Reed Bennett: I thought I was your best friend.

Rio (2011) George Lopez (Rafael)

Rafael: So, you two lovebirds headed for carnival?
Jewel: Wow! Love birds?
Blu: We're more like acquaintance birds.
Jewel: And not even that! We're more like chained-to-each-other birds.
Blu: Yeah. I... I mean... aaah!
[one of Rafael kids pulls his feather]
Blu: What is it with this kid and feathers?
Rafael: We have no idea. We're having him tested.

Blu: So, how far is it to this Luiz?
Rafael: Not far! Thirty minutes, as the crow flies.
Blu: I see... and how far as the macaw walks?
Jewel: Bo-Bo here can't fly.
Rafael: But, he's a bird!
Blu: Not all birds fly!
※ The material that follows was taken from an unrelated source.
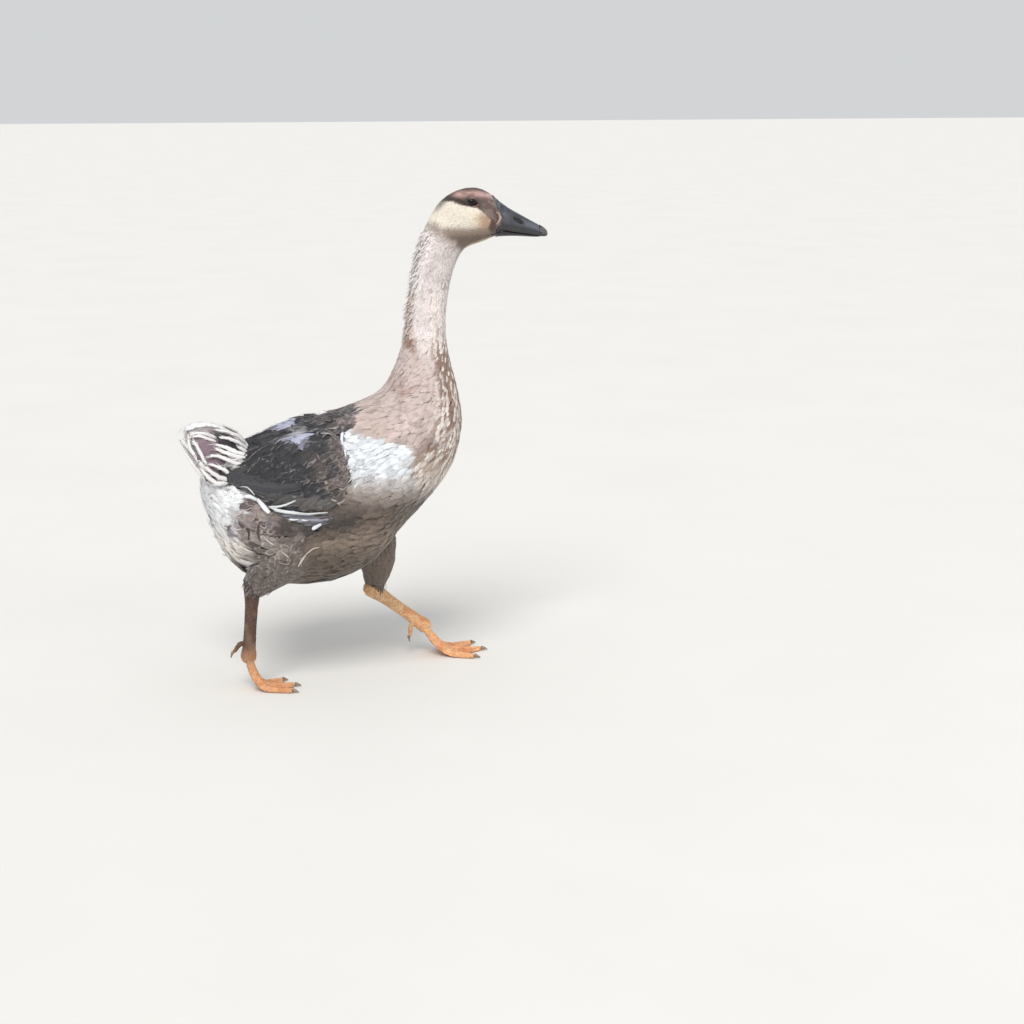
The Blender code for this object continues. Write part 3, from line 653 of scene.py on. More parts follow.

There are ostriches...
Jewel: You are NOT an ostrich!
Blu: Well... not technically.

The Spy Next Door (2010) - George Lopez (Glaze)

Glaze: Hey, loosen these things up!
Colton James: Oh, I'm sorry. What's wrong? Got the handcuffs too tight? I don't know how these things work. I'm just a dumb hillbilly.